**Given instruction**
Return exactly the listing's lines, from its first line to the line holding "# along the", ends included.

**Data section**
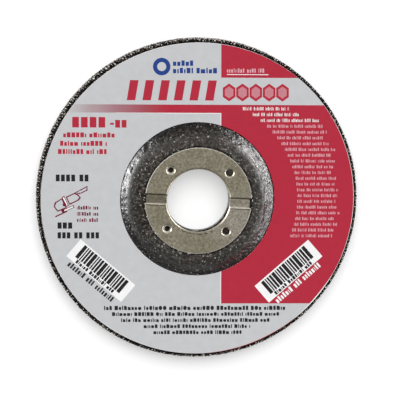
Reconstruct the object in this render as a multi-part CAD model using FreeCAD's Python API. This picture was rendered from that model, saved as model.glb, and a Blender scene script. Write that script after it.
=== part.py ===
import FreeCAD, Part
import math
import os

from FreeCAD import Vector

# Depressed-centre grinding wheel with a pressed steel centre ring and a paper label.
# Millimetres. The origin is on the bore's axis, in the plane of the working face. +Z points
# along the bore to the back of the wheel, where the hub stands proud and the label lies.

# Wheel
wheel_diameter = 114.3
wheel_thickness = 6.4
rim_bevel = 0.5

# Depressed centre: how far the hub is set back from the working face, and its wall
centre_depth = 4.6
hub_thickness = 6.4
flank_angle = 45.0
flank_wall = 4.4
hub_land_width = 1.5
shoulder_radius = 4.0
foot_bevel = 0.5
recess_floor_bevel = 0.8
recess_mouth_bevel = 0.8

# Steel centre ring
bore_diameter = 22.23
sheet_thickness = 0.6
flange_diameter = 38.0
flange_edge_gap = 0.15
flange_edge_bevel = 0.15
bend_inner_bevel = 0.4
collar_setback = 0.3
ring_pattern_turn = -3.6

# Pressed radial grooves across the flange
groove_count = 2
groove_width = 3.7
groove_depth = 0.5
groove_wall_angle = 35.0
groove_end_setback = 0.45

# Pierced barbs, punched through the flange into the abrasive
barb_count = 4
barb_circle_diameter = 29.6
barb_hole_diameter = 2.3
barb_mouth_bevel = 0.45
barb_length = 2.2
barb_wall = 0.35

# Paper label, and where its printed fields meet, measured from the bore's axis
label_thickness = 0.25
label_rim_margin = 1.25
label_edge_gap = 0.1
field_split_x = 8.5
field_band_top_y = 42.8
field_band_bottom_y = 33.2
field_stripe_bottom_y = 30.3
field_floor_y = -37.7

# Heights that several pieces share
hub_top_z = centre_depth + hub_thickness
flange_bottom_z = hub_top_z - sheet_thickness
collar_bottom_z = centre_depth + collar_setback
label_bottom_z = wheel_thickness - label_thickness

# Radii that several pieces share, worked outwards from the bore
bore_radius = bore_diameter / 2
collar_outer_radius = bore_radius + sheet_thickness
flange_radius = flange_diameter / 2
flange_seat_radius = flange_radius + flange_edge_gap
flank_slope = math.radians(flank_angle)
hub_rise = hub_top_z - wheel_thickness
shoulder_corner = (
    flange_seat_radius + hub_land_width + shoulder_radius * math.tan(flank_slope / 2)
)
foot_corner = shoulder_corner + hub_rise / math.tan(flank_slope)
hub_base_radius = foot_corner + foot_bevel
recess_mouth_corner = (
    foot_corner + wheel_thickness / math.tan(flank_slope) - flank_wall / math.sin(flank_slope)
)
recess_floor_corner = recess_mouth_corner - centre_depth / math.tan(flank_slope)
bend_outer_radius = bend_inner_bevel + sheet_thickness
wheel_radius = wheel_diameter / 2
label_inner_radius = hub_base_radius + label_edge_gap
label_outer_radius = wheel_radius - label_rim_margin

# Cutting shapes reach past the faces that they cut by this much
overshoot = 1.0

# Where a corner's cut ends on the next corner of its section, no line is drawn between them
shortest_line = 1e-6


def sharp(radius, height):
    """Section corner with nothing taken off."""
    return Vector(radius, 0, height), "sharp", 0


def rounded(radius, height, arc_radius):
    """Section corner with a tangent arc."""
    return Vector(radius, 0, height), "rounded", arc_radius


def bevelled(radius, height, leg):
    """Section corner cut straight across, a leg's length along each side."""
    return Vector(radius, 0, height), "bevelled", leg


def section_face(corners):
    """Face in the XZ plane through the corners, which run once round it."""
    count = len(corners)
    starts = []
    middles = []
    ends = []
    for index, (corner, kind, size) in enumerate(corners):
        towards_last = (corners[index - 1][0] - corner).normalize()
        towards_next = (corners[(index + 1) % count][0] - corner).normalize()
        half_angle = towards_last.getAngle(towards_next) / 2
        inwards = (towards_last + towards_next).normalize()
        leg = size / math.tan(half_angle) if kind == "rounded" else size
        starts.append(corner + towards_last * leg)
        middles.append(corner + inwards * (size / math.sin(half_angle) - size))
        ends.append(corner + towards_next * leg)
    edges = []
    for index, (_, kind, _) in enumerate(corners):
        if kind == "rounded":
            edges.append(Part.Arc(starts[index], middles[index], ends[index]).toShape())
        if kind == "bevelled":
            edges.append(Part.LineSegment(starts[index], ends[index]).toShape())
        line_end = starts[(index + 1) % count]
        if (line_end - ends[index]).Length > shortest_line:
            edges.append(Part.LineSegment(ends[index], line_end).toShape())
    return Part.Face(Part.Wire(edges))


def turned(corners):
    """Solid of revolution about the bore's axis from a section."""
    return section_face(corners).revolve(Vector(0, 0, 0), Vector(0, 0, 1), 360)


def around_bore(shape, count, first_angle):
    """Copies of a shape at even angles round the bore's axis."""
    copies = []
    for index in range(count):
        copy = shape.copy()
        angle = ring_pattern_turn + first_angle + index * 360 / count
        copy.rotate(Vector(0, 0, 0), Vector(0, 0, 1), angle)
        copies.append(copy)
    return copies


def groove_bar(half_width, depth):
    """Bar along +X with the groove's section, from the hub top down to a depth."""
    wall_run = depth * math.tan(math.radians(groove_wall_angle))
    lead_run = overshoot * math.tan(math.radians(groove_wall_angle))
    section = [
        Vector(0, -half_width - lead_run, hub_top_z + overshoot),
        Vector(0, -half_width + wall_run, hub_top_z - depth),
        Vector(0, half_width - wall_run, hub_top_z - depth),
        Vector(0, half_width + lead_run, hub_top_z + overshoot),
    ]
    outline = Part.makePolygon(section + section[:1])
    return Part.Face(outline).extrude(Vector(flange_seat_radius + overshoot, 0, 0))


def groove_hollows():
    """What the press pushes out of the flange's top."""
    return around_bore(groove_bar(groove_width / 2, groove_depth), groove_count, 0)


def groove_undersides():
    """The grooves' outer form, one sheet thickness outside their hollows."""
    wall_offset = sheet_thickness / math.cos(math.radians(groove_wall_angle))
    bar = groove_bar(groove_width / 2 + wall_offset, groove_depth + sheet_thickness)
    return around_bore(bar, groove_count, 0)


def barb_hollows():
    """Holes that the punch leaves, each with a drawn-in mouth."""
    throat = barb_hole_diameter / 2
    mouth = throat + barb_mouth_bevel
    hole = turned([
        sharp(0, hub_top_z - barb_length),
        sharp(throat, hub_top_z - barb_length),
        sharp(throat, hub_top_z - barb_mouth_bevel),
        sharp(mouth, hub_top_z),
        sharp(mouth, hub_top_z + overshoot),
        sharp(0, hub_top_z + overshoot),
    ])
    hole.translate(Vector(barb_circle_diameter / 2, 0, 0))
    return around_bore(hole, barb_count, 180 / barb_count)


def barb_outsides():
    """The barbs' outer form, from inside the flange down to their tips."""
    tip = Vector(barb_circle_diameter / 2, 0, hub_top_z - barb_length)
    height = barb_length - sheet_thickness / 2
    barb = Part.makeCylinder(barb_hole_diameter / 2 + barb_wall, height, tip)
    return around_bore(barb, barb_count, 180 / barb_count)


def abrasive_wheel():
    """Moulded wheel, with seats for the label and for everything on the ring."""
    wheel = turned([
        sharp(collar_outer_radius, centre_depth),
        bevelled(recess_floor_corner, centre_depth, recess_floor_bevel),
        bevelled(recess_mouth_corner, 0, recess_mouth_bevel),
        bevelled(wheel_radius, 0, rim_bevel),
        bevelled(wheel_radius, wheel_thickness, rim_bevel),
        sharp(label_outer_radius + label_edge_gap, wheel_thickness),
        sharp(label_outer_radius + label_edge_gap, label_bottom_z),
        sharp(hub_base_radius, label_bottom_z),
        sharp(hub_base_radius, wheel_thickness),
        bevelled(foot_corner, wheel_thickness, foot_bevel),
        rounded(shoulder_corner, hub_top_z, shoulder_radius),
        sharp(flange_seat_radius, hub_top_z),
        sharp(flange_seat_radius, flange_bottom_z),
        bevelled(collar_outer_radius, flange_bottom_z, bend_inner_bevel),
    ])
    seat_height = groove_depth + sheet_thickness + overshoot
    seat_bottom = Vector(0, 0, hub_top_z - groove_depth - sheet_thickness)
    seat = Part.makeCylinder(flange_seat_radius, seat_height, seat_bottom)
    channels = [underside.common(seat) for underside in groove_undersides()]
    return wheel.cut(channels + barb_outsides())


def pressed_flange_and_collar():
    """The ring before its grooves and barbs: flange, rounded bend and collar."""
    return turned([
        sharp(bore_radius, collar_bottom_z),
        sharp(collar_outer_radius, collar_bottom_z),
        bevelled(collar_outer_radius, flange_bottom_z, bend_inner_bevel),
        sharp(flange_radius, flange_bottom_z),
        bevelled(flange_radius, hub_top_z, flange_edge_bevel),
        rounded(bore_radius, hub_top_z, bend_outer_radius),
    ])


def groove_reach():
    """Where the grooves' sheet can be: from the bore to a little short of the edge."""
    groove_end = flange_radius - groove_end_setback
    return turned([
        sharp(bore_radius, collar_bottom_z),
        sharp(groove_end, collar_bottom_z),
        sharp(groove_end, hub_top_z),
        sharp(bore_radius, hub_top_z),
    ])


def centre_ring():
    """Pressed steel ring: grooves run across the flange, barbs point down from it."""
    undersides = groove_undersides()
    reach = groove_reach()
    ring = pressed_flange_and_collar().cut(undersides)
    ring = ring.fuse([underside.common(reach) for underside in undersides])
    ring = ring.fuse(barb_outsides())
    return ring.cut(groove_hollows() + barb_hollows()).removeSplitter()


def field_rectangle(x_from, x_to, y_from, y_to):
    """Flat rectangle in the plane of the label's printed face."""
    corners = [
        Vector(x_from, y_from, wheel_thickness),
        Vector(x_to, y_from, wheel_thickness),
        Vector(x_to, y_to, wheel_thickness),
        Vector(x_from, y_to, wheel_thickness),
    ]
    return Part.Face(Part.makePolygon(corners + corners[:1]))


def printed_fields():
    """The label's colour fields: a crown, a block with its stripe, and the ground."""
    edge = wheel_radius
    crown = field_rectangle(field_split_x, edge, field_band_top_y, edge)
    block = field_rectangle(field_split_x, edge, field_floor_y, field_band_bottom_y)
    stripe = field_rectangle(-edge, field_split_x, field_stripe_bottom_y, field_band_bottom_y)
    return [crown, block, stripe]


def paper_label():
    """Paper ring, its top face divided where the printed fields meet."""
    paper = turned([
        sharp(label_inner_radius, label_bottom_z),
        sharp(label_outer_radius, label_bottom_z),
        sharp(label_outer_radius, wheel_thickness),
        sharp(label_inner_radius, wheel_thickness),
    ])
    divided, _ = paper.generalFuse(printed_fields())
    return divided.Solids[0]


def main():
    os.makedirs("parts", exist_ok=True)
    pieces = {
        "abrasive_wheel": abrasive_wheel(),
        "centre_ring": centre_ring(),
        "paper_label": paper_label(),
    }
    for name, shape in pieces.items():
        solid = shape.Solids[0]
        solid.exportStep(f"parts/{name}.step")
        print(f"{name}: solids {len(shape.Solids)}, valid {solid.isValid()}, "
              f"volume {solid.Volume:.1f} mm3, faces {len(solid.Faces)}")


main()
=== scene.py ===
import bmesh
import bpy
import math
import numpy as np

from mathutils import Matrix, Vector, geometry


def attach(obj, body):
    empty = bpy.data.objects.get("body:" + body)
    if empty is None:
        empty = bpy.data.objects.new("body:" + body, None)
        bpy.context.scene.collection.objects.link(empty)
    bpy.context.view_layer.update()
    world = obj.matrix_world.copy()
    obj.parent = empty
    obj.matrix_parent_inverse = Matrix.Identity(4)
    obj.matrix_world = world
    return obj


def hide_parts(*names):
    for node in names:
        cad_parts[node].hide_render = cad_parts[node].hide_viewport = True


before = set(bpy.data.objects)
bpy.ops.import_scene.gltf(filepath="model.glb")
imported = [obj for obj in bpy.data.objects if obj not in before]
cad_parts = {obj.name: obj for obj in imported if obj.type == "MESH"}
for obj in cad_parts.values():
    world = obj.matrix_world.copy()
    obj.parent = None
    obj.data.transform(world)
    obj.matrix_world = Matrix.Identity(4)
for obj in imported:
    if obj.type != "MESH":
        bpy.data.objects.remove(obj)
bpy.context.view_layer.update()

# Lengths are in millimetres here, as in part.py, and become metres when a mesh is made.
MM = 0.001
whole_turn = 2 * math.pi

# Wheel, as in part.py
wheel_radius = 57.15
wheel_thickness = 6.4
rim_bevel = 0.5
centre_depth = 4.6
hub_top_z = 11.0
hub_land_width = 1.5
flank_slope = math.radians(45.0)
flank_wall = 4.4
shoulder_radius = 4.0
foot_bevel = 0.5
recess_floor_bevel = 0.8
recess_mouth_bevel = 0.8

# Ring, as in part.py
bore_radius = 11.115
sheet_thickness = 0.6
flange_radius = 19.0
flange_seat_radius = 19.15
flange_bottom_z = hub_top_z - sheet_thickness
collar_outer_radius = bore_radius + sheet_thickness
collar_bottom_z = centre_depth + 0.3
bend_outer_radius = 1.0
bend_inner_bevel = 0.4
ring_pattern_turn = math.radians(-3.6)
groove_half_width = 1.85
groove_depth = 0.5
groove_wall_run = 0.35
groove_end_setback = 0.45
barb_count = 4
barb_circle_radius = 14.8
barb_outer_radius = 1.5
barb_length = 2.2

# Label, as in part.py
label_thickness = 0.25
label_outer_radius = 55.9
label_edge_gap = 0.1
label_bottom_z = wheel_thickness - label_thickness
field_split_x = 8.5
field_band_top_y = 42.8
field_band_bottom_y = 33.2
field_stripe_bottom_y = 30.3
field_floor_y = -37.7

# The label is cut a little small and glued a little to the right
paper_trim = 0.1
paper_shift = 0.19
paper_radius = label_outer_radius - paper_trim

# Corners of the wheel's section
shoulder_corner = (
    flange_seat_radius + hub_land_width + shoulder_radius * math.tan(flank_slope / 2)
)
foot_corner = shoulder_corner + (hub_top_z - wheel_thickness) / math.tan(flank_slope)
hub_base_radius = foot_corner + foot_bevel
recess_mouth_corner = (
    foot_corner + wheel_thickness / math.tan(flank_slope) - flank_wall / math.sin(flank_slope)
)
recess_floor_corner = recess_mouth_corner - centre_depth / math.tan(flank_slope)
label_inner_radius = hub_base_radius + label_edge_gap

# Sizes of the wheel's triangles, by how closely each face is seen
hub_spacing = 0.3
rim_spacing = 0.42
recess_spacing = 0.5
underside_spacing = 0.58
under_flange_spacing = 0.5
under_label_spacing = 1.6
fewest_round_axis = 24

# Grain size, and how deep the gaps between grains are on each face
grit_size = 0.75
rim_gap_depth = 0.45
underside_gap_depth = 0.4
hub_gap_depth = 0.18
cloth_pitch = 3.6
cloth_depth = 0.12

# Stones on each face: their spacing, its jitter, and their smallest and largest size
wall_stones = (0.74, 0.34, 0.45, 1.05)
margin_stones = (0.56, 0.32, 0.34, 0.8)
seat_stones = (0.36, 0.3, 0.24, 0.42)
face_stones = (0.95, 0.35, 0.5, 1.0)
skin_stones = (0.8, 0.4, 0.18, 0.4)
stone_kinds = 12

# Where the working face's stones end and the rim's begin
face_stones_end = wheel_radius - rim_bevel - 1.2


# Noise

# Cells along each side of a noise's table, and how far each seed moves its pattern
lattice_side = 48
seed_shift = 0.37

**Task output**
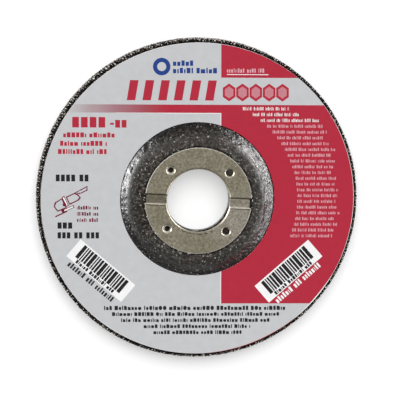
Reconstruct the object in this render as a multi-part CAD model using FreeCAD's Python API. This picture was rendered from that model, saved as model.glb, and a Blender scene script. Write that script after it.
=== part.py ===
import FreeCAD, Part
import math
import os

from FreeCAD import Vector

# Depressed-centre grinding wheel with a pressed steel centre ring and a paper label.
# Millimetres. The origin is on the bore's axis, in the plane of the working face. +Z points
# along the bore to the back of the wheel, where the hub stands proud and the label lies.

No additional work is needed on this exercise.